El golpe tosco y hueco de los tacones al besar la madera anunciaba su paso, vestidas de negro, con el rostro cubierto, eran la personificación de la muerte, su andar lento marcaba los minutos de vida que restaban para el enfermo moribundo, y su bastón romo era su propia versión de la guadaña de la parca. El toque seco del amaderado bastón fue lo último que muchos sintieron en vida y quien murió con los ojos abiertos se llevó la lúgubre imagen de la acabadora impresa en sus pupilas.
Aunque parezca pura ficción las acabadoras o últimas madres, fueron mujeres reales, que se dedicaban a administrar la muerte a ancianos o enfermos muy graves, para ahorrarles grandes agonías, populares en las zonas rurales de Cerdeña, las acabadoras no eran enfermeras ni mucho menos religiosas, acudían contestando a las peticiones de la familia y jamás cobraban por su "trabajo", sobreviviendo siempre de la caridad vecinal.
Las primeras apariciones registradas de este ángel de la muerte datan de hace unos 3500 años, probablemente nacidas en el seno de cultos paganos, donde su función como sacerdotisas no difería con los principios de estas prácticas religiosas, sin embargo con la llegada del Cristianismo a Europa y las fatales condenas por cualquier ápice de comportamiento que pudiese tildarse de herejía, esta función de las "últimas madres" se sumergió en la clandestinidad, ya que se enfrentaba totalmente a la idea de la Iglesia de que Dios es el único capaz de dar o quitar la vida.
La acabadora obraba sin dejar pistas, lo que a la par favorecía a las familias que solicitaba sus servicios, que quedaban envueltos en un eterno pacto de silencio.
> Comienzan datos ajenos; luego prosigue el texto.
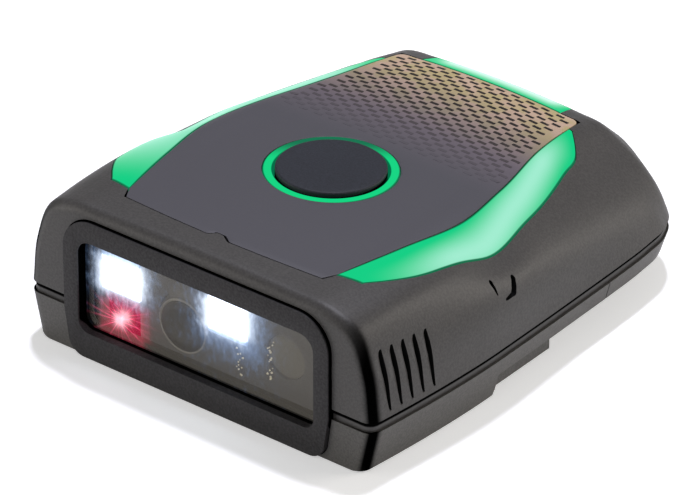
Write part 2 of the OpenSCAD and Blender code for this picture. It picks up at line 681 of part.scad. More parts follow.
module aimer_led() color("#d0102a") at_front(AIMER) translate([-1.5, led_board_y - 0.8, -1.5])
    cube([3, 0.8, 3]);

module aimer_lens() color("#ff5060") at_front(AIMER) {
    translate([-aimer_side / 2, chassis_y + 0.4, -aimer_side / 2])
        cube([aimer_side, led_board_y - 0.85 - chassis_y - 0.4, aimer_side]);
    along_y(chassis_y + 0.1, 3.2, 0.4);
}

module camera_barrel() color("#242427") at_front(CAMERA) difference() {
    along_y(chassis_y + 0.2, barrel_d, engine_l - 1.6);
    along_y(chassis_y, barrel_d - 2, 2);
    along_y(chassis_y, barrel_d - 3.4, 20);
}

module camera_lens() color("#39405a") at_front(CAMERA) intersection() {
    along_y(chassis_y, barrel_d - 2 - fit, 2);
    translate([0, chassis_y + 5.4, 0]) sphere(r = 4.4);
}

module image_sensor_board() color(BOARD) at_front(CAMERA) {
    translate([-5, chassis_y + engine_l - 1.4, -4.2]) cube([10, 0.8, 8.4]);
}

module range_optic() color("#c9cfd6") at_front(OPTIC) {
    along_y(chassis_y + 0.3, 5, led_board_y - chassis_y - 0.3);
}

module engine_flex() color("#b5651d") {
    y0 = chassis_y + engine_l - 0.6;
    z0 = CAMERA[1] - 3;
    z1 = board_top + 0.5;
    translate([CAMERA[0] - 3, y0, z0]) cube([6, 0.2, z1 - z0]);
    translate([CAMERA[0] - 3, y0, z1 - 0.2]) cube([6, connector_y - 0.05 - y0, 0.2]);
}

// Board and what is on it

board_front = chassis_y + engine_l + 3.9;
board_end = body_l - 8.2;
connector_y = board_front + 0.4;
tongue_w = rear_foot_w + 3;                 // the board reaches under the rear guide
BOARD_XY = [[side_x - 8.8, board_front], [side_x - 8.8, board_front + 1.4], [side_x - 5.6, board_front + 2.4],
    [side_x - 5.6, POSTS[1][1] - 1], [side_x - 9, board_end - 8], [side_x - 10, board_end],
    [tongue_w / 2, board_end], [tongue_w / 2, panel_end + rear_foot_l + 0.6]];
module main_board() color(BOARD) difference() {
    translate([0, 0, board_z]) linear_extrude(board_t)
        polygon(concat(BOARD_XY, [for (i = [len(BOARD_XY) - 1:-1:0]) [-BOARD_XY[i][0], BOARD_XY[i][1]]]));
    each_post() translate([0, 0, board_z - 1]) cylinder(d = pilot_d + 0.2, h = 4);
}
board_top = board_z + board_t;
module on_board(x, y) translate([x, y, board_top]) children();
shield = [16, 10, 1.8];
motor_d = 6;
chip = 6;
module shield_can() color(METAL) on_board(-shield[0] / 2, board_end - shield[1] - 6.5) cube(shield);
module processor() color(BLACK) on_board(POSTS[0][0] - pad_r - 0.4 - chip, button_y + 1.4) cube([chip, chip, 0.9]);
module antenna() color("#e6e0cf") on_board(-4.5, board_end - 4.6) cube([9, 2.6, 1.2]);
module board_connector() color("#efe9d8") on_board(CAMERA[0] - 4, connector_y) cube([8, 1.8, 1]);
module status_leds() color("#eafff2") {
    for (k = [-1, 1]) for (y = FOOT_Y) on_board(k * foot_x(y) - 0.8, y - 0.8) cube([1.6, 1.6, lamp_h]);
    on_board(-rear_foot_w / 2 + 0.4, panel_end + seam) cube([rear_foot_w - 0.8, rear_foot_l, lamp_h]);
    for (a = [-45, 45, 180]) on_board(5.2 * cos(a) - 0.5, button_y + 5.2 * sin(a) - 0.5) cube([1, 1, lamp_h]);
}
buzzer_d = 8;
module buzzer() color(BLACK) on_board(pad_r + 0.4 + buzzer_d / 2 - POSTS[0][0], POSTS[0][1] + 2.5) difference() {
    cylinder(d = buzzer_d, h = 2.4);
    translate([0, 0, 1.6]) cylinder(d = 1.4, h = 2);
}
module vibration_motor() color(METAL) on_board(side_x - 10.9 - motor_d / 2, board_end - 0.6 - motor_d / 2) cylinder(d = motor_d, h = 2);

module battery_cell() color("#9ea3a8") translate([-cell_w / 2, cell_y, cell_floor + foam_t])
    cube([cell_w, cell_l, cell_t]);
module cell_foam() color("#2b2b2e") translate([-cell_w / 2 + 2, cell_y + 2, cell_floor])
    cube([cell_w - 4, cell_l - 4, foam_t]);

module charge_contacts() color(BRASS) contact_places() {
    translate([0, 0, 0.3]) cylinder(d = pin_d, h = cell_floor - 0.3 - 0.2);
}

module housing_screws() color(METAL) for (s = SCREWS) for (k = [-1, 1])
    translate([k * s[0], s[1], screw_base(s[1])]) {
        cylinder(d = head_d, h = head_h);
        cylinder(d = screw_d, h = parting_z + insert_l - screw_base(s[1]));
    }

module screw_inserts() color(BRASS) each_screw() translate([0, 0, parting_z + 0.1]) difference() {
    cylinder(d = insert_d - 0.02, h = insert_l);
    translate([0, 0, -1]) cylinder(d = screw_d + 0.02, h = insert_l + 2);
}

module board_screws() color(METAL) each_post() translate([0, 0, board_top]) {
    cylinder(r = pad_r, h = 0.8);
    translate([0, 0, -2.6]) cylinder(d = pilot_d, h = 2.7);
}

module place() translate([0, -shift_y, 0]) children();

place() top_housing();
place() bottom_housing();
place() rear_cover();
place() parting_seal();
place() cradle_rail();
place() front_bezel();
place() scan_window();
place() window_gasket();
place() top_panel();
place() light_guide_left();
place() light_guide_right();
place() light_guide_rear();
place() button_light_ring();
place() trigger_button();
place() trigger_switch();
place() engine_chassis();
place() illumination_board();
place() illumination_leds();
place() illumination_lenses();
place() aimer_led();
place() aimer_lens();
place() camera_barrel();
place() camera_lens();
place() image_sensor_board();
place() range_optic();
place() engine_flex();
place() main_board();
place() shield_can();
place() processor();
place() antenna();
place() board_connector();
place() status_leds();
place() buzzer();
place() vibration_motor();
place() battery_cell();
place() cell_foam();
place() charge_contacts();
place() rail_screws();
place() housing_screws();
place() screw_inserts();
place() board_screws();
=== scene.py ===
"""Looks of the wearable barcode scanner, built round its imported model.

Sizes are millimetres in the maker's own frame: x across, y back from the front face, z up from
the surface that the scanner stands on. Each finished mesh is moved into the shared frame, in metres.
"""

from __future__ import annotations

import logging
import math
from dataclasses import dataclass, field
from enum import Enum
from functools import cached_property, reduce
from typing import Iterable, Sequence

import bmesh
import bpy
import numpy as np
from mathutils import Matrix, Vector


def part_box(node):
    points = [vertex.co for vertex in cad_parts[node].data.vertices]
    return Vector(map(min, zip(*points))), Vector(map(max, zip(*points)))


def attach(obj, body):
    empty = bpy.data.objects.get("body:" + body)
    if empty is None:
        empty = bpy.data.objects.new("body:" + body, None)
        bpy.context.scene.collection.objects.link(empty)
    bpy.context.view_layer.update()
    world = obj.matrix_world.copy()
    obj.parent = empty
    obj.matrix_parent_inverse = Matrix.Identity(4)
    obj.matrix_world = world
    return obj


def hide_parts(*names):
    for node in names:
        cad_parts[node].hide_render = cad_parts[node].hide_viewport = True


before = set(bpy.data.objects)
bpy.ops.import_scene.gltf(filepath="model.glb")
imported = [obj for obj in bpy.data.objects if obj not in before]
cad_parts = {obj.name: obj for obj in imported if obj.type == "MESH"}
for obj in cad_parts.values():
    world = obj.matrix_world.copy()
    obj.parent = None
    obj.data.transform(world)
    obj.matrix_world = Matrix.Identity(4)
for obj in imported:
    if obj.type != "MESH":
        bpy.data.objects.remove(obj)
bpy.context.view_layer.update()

LOG = logging.getLogger("scanner")
MM = 0.001
FRONT_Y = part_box("top_housing")[0].y  # the front face of the housings, in the shared frame
FAR = 60.0  # how far cutters reach out past the scanner
ACRYLIC = 1.49  # refractive index

# Outlines of the front, each as arch takes it, and the height of its base over the floor
POCKET, POCKET_Z = (36.5, 17.25, 4.15, 2.1, 0.5, 5.5), -0.01
BEZEL = (36.2, 17.1, 4.0, 2.1, 0.5, 5.5)
BEZEL_DEEP = 0.9
OPENING, OPENING_Z = (33.6, 12.7, 2.0, 1.6), 2.55
APERTURE, APERTURE_Z = (32.3, 11.4, 1.9, 1.4), 3.2

Piece = bpy.types.Object
Material = bpy.types.Material
Grid = tuple[np.ndarray, np.ndarray]  # x and y of plan points


class Body(Enum):
    """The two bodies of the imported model."""

    SCANNER = "scanner"
    BUTTON = "button"


# Colours and nodes


def linear(code: str) -> tuple[float, float, float, float]:
    """Turns an sRGB hex colour into linear light.

    Args:
        code: Six hex digits after a hash sign.

    Returns:
        Linear red, green, blue and an alpha of 1.
    """
    parts = [int(code[i : i + 2], 16) / 255 for i in (1, 3, 5)]
    light = [c / 12.92 if c <= 0.04045 else ((c + 0.055) / 1.055) ** 2.4 for c in parts]
    return light[0], light[1], light[2], 1.0


def add_node(tree: bpy.types.NodeTree, kind: str, inputs: dict | None = None, **settings) -> bpy.types.Node:
    """Adds a node with its settings, values and links.

    Args:
        tree: The tree that gets the node.
        kind: The node's type name.
        inputs: Socket name or index to a value, a hex colour, or an output that is linked there.
        **settings: Attributes of the node itself.

    Returns:
        The new node.
    """
    node = tree.nodes.new(kind)
    for name, value in settings.items():
        setattr(node, name, value)
    for name, value in (inputs or {}).items():
        socket = node.inputs[name]
        value = value.socket if isinstance(value, Value) else value
        if isinstance(value, bpy.types.NodeSocket):
            tree.links.new(value, socket)
            continue
        if isinstance(value, str) and value.startswith("#"):
            value = linear(value)
        socket.default_value = tuple(value)[:3] if socket.type == "VECTOR" else value
    return node


class Value:
    """The output of a shader node. Each sum or product with it adds a math node."""

    def __init__(self, graph: Graph, socket: bpy.types.NodeSocket) -> None:
        """Keeps the output and the graph that it belongs to."""
        self.graph, self.socket = graph, socket

    def math(self, what: str, other: Value | float = 0.0, first: bool = True) -> Value:
        """Adds one math node.

        Args:
            what: The operation's name.
            other: The second value.
            first: Whether this value comes first and the other one second.

        Returns:
            The result.
        """
        pair = (self, other) if first else (other, self)
        return self.graph.add("Math", dict(enumerate(pair)), operation=what)

    def __add__(self, other: Value | float) -> Value:
        """Returns the sum."""
        return self.math("ADD", other)

    def __sub__(self, other: Value | float) -> Value:
        """Returns this value less the other."""
        return self.math("SUBTRACT", other)

    def __rsub__(self, other: float) -> Value:
        """Returns the other value less this one."""
        return self.math("SUBTRACT", other, False)

    def __mul__(self, other: Value | float) -> Value:
        """Returns the product."""
        return self.math("MULTIPLY", other)

    def __pow__(self, other: Value | float) -> Value:
        """Returns this value raised to the other."""
        return self.math("POWER", other)

    def __rpow__(self, other: float) -> Value:
        """Returns the other value raised to this one."""
        return self.math("POWER", other, False)

    def __abs__(self) -> Value:
        """Returns the value without its sign."""
        return self.math("ABSOLUTE")

    def peak(self, other: Value | float) -> Value:
        """Returns the greater of the two."""
        return self.math("MAXIMUM", other)

    def span(self, low: float, high: float) -> Value:
        """Returns 0 at low and 1 at high, with a smooth rise between them. High may be the lesser one."""
        flip = low > high
        ends = {"Value": self, "From Min": min(low, high), "From Max": max(low, high),
                "To Min": float(flip), "To Max": float(not flip)}
        return self.graph.add("MapRange", ends, "Result", interpolation_type="SMOOTHSTEP")


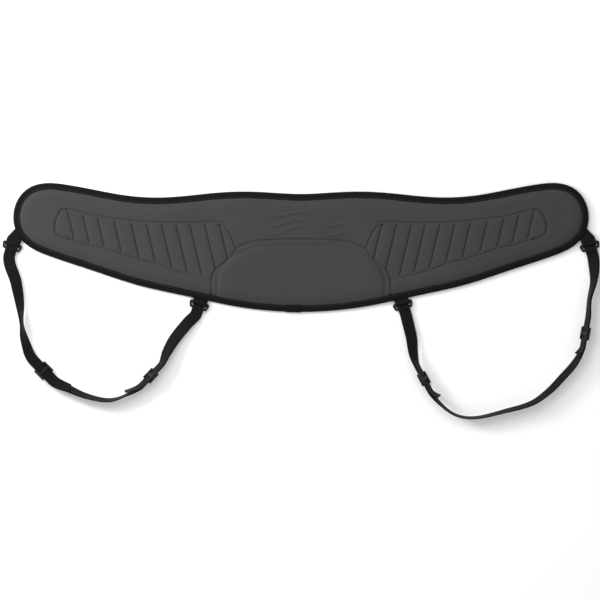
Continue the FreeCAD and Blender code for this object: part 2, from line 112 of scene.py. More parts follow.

En un momento en que la medicina no aliviaba los dolores y las familias agonizaban junto a los moribundos, la acabadora, a pesar de traer la muerte, era vista por la tradición popular como una madre misericordiosa, la última madre.
Obraban en las sombras, escondidas de Dios y los hombres, para llevar a cabo su cometido exigían que
no existiera en la sala nadie más que el moribundo y que se retirasen también de la misma todas las imágenes o símbolos religiosos. Se valían de una rama de olivastro de 40 centímetros de largo trasformada en un bastón especial llamado "mazzolu", con el cual propinaban un golpe en el pariental o la nuca, también se valían de la asfixia o el estrangulamiento como armas para lograr su nefasto fin.Con el paso de los años, los pactos de silencio se han roto y han salido a la luz, permitiendo ubicar las últimas actuaciones de estas mujeres acabadoras, una en 1929 y otra en 1952. En el pueblo de Luras existe hace unos años un Museo Etnográfico que alberga las tradiciones de Cerdeña y en su interior guarda un "mazzolu", hallado por Piergiacomo Pala , fundador del museo y apasionado investigador de estas misteriosas figuras, que tras años de investigaciones, entrevistas y búsquedas implacables recuperó el arma del interior de las paredes de la casa de una acabadora.
Pala opina, que esta labor no esté extinta, y que es posible que continué de manera muy marginal y clandestina, pues se tiene conocimiento de que hace apenas 15 años, en secreto de confesión, una mujer reveló que había actuado como acabadora de un hombre terriblemente enfermo, en una localidad cercana.
Quizás aún ejercen su función, más en la oscuridad que nunca, y llevan más de 3000 años llevando a cabo una práctica que hoy puede resultar aberrante y que de por sí es un tema tabú en nuestra sociedad desarrollada, que tartamudea para hablar de suicidio asistido o derecho al mismo.
Lo cierto es que era una práctica tan común en estas comunidades, como el oficio de matrona, y de hecho casi siempre, las acabadoras subsistían de la caridad y dedicándose a traer la vida al mundo, siendo así testigos sombrías de ambos lados de la existencia, el principio de una vida y el final de otras tantas.